Chaque jour, des candidats à l'immigration
vers les pays riches accomplissent des exploits inouïs, surmontent des
épreuves terribles, se heurtent à mille obstacles, risquent dix fois
leur vie et, non seulement ils ne sont pas considérés comme des héros,
mais ils sont méprisés et insultés.
Avec des voyages bien moins difficiles,
Ulysse ou Xénophon sont
devenus immortels. Pourtant, comme le fait remarquer
Jean-François Deniau dans son excellent roman,
« La mer est ronde », Ulysse a mis dix ans à faire le voyage de
Troie à Ithaque, voyage
qui prend dix jours à un plaisancier amateur.
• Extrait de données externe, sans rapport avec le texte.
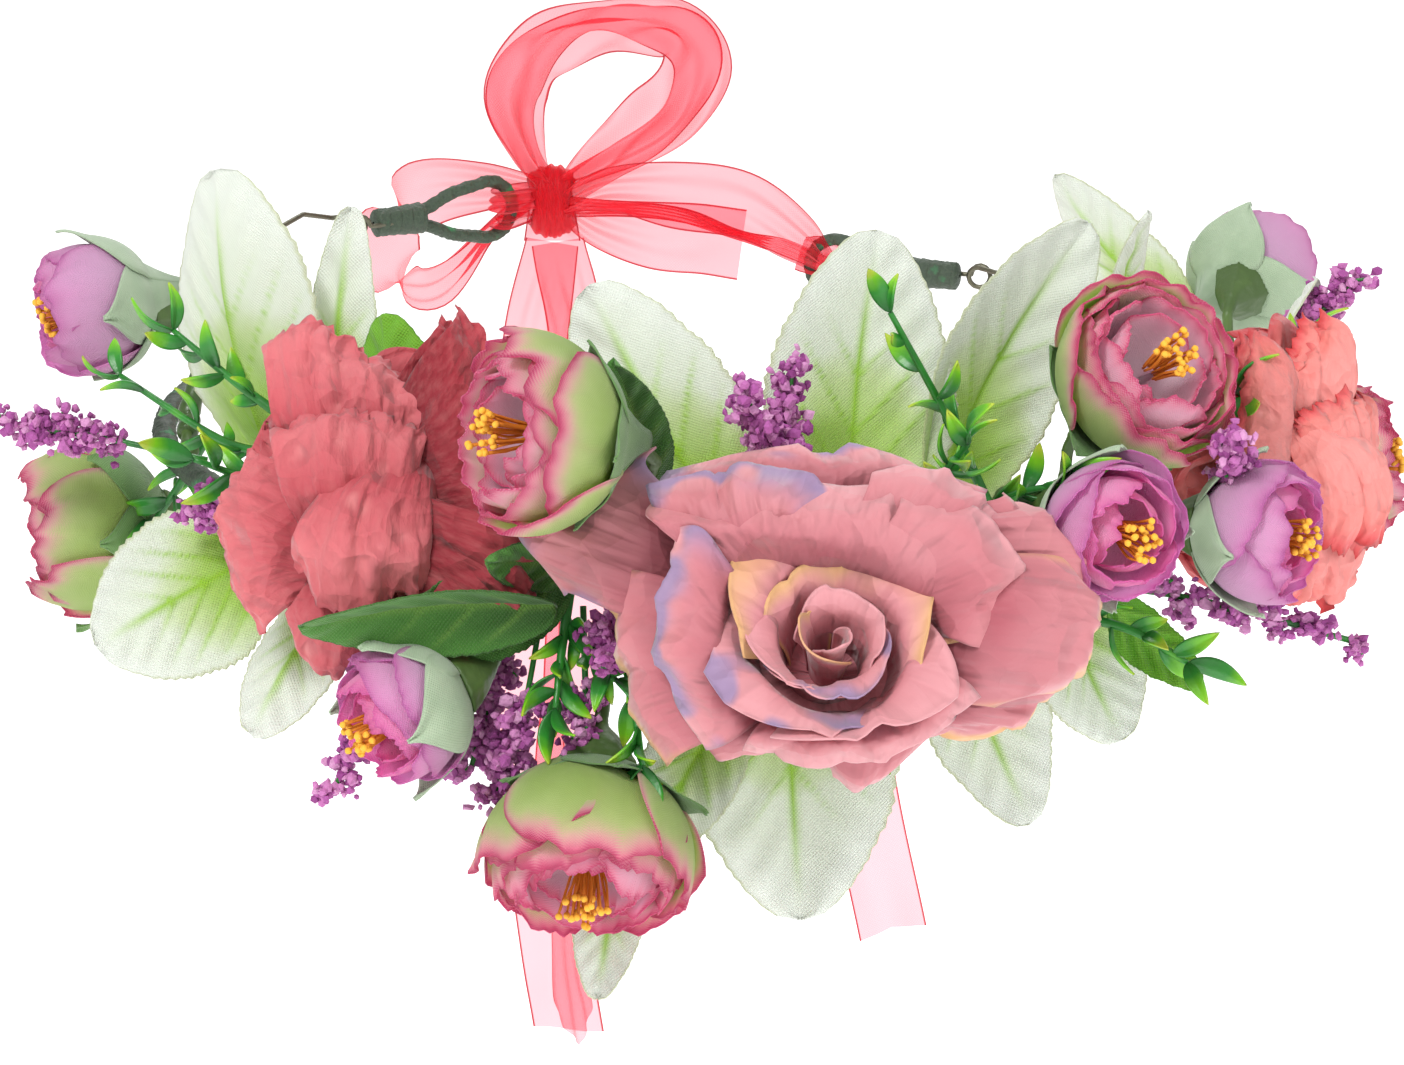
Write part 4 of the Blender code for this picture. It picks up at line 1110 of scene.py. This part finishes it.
def build_heather(node, seed, ends=None):
    """Side twigs along a stalk, each packed with foam crumbs towards its end."""
    branches = 10
    crumbs = 34
    rng = np.random.default_rng(seed)
    root, tip = ends or spine(node)[:2]
    length = np.linalg.norm(tip - root)
    way = (tip - root) / length
    side = unit(np.cross(way, (0.2, 0.9, 0.3)))
    lift = np.cross(way, side)
    twigs = Sheets()
    bend = rng.normal(0, 0.04 * length, 3)
    stalk = curve_through((root, root + way * length * 0.5 + bend, tip), 8)
    twigs.tube(stalk, 0.5 * MM, 6, (0.2, 0, 0, 0))
    ball, faces = CRUMB
    points = []
    chance = []
    for index in range(branches):
        share = 0.38 + 0.62 * index / (branches - 1)
        foot = stalk[int(share * (len(stalk) - 1))]
        theta = index * 2.4 + rng.uniform(-0.4, 0.4)
        out = side * math.cos(theta) + lift * math.sin(theta)
        twig_length = (4.6 - 2.6 * share) * MM * rng.uniform(0.8, 1.2)
        end = foot + (way * 0.8 + out * 0.9) * twig_length
        twigs.tube(np.linspace(foot, end, 4), 0.3 * MM, 5, (0.3, 0, 0, 0))
        for _ in range(crumbs):
            along = rng.uniform(0.1, 1.1)
            spot = foot + (end - foot) * along + rng.normal(0, 0.85 * MM, 3)
            size = rng.uniform(0.5, 0.9) * MM
            lump = ball * (1 + rng.normal(0, 0.22, (len(ball), 1))) * size * rng.uniform(0.7, 1.3, 3)
            points.append(lump + spot)
            chance.append(rng.uniform())
    count = len(points)
    mesh = bpy.data.meshes.new(node + "_crumbs")
    all_faces = (faces[None] + np.arange(count)[:, None, None] * len(ball)).reshape(-1, 3)
    mesh.from_pydata(np.concatenate(points).tolist(), [], all_faces.tolist())
    tint = mesh.attributes.new("tint", "FLOAT_COLOR", "POINT")
    values = np.zeros((count * len(ball), 4), np.float32)
    values[:, 2] = np.repeat(chance, len(ball))
    tint.data.foreach_set("color", values.ravel())
    mesh.materials.append(HEATHER)
    crumbs_piece = bpy.data.objects.new(node + "_crumbs", mesh)
    bpy.context.scene.collection.objects.link(crumbs_piece)
    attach(crumbs_piece, CROWN)
    if not ends:
        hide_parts(node)
    twigs.make(node + "_stalk", SPRIG)


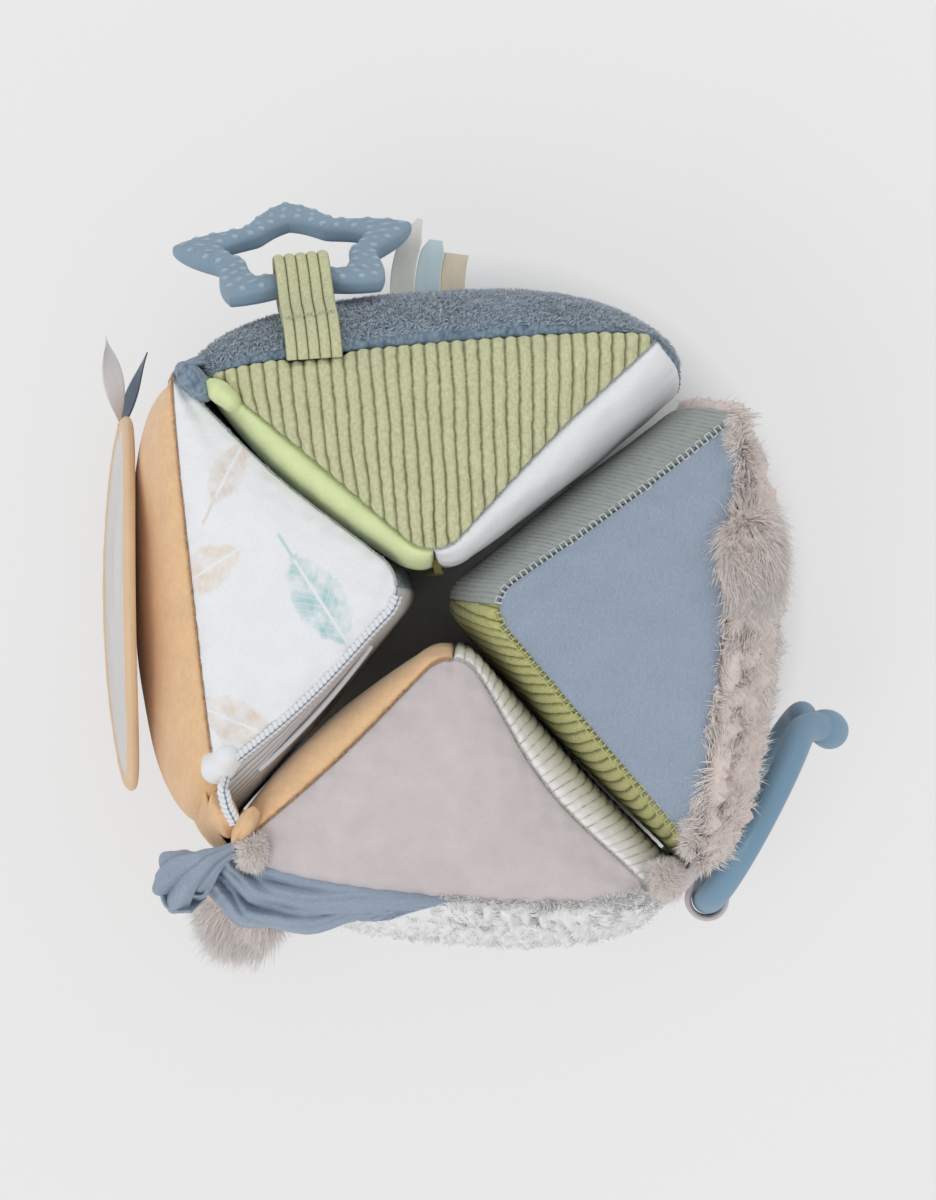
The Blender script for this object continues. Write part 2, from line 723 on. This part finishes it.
def make_mirror(wedge, frame_cloth, foil, back_cloth):
    """A padded frame with a foil and a fabric back, leaning on the outer panel where it is sewn."""
    out = wedge.turn(sin(MIRROR_TURN), cos(MIRROR_TURN))
    face = (out * cos(MIRROR_LEAN) + Vector((0, 0, sin(MIRROR_LEAN)))).normalized()
    across = wedge.turn(cos(MIRROR_TURN), -sin(MIRROR_TURN))
    up = face.cross(across).normalized()
    if up.z < 0:
        up = -up
    spot = wedge.place((MIRROR_SHARE - 0.5) * wedge.chord, 0.0, MIRROR_HEIGHT)

    def on_disc(turn, r, h):
        bend = MIRROR_BEND * (r * cos(turn) / MIRROR_RADIUS) ** 2
        return across * r * cos(turn) + up * r * sin(turn) + face * (h - bend)

    # The lowest stand-off at which the whole back clears the panel
    stand = 0.0
    for ring in range(1, 7):
        for k in range(24):
            turn = 2 * pi * k / 24
            r = MIRROR_RADIUS * ring / 6
            probe = spot + on_disc(turn, r, 0.0)
            t = wedge.share_at(probe.z)
            if 0.0 < t < 1.0:
                local = probe - wedge.place(0, 0, probe.z)
                skin = skin_out(wedge, local.dot(wedge.turn(1.0, 0.0)), t)
                stand = max(stand, (skin - local.dot(wedge.turn(0.0, 1.0))) / cos(MIRROR_TURN))
    centre = spot + out * (stand + FIT_GAP)
    rim = MIRROR_RIM
    inner = MIRROR_RADIUS - 2 * rim
    back_low, back_high = 0.0, MIRROR_BACK
    foil_low = back_high + FIT_GAP

    def turned(name, profile, cloth, steps=40):
        verts = []
        for n in range(steps):
            turn = 2 * pi * n / steps
            verts += [centre + on_disc(turn, r, h) for r, h in profile]
        count = len(profile)
        faces = []
        for n in range(steps):
            m = (n + 1) % steps
            for k in range(count):
                j = (k + 1) % count
                faces.append((n * count + k, n * count + j, m * count + j, m * count + k))
        return outward(add_object(name, verts, faces, cloth))

    def disc(name, radius, low, high, cloth, steps=40):
        verts = []
        for h in (low, high):
            for n in range(steps):
                turn = 2 * pi * n / steps
                verts.append(centre + on_disc(turn, radius, h))
        faces = [(n, (n + 1) % steps, (n + 1) % steps + steps, n + steps) for n in range(steps)]
        # Each face spans the disc along one line of the bend
        for n in range(steps // 2):
            lower = (n, n + 1, steps - n - 1, steps - n) if n else (0, 1, steps - 1)
            if n == steps // 2 - 1:
                lower = (n, n + 1, steps - n)
            faces += [lower[::-1], tuple(k + steps for k in lower)]
        return outward(add_object(name, verts, faces, cloth))

    profile = [
        (MIRROR_RADIUS - rim + rim * cos(a), rim + rim * sin(a) * 0.95 + 0.05 * rim)
        for a in [radians(d) for d in (-90, -45, 0, 45, 90)]
    ]
    profile += [(inner + MIRROR_LIP, foil_low + MIRROR_FOIL + 2 * FIT_GAP + MIRROR_LIP)]
    profile += [(inner, foil_low + MIRROR_FOIL + 2 * FIT_GAP)]
    profile += [(MIRROR_RADIUS - rim - FIT_GAP, foil_low + MIRROR_FOIL + FIT_GAP)]
    frame = turned("mirror_frame", profile, frame_cloth)
    disc("mirror_foil", MIRROR_RADIUS - rim - 3 * FIT_GAP, foil_low, foil_low + MIRROR_FOIL, foil)
    disc("mirror_back", MIRROR_RADIUS - rim - 3 * FIT_GAP, back_low, back_high, back_cloth)
    return centre, across, up, face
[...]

Et Xénophon était un
mercenaire vaincu, qui a su transformer par son talent de conteur, un
engagement douteux et une retraite devant l'ennemi, en un exploit
inoubliable.
Pourquoi personne n'a t-il encore écrit
l'Odyssée ou l'Anabase des immigrés qui tentent la traversée
du Sahara, puis celle de la Méditerrannée ou de
l'Atlantique ? Ce n'est pas par manque
d'épreuves, de tempêtes, de méchants brutaux recontrés sur le
chemin. Est-ce simplement parce que les protagonistes de ces voyages ne sont pas
des Européens mâles et morts ?
[À propos de littérature, notez un excellent roman sur ce sujet, « Eldorado » de Laurent Gaudé.]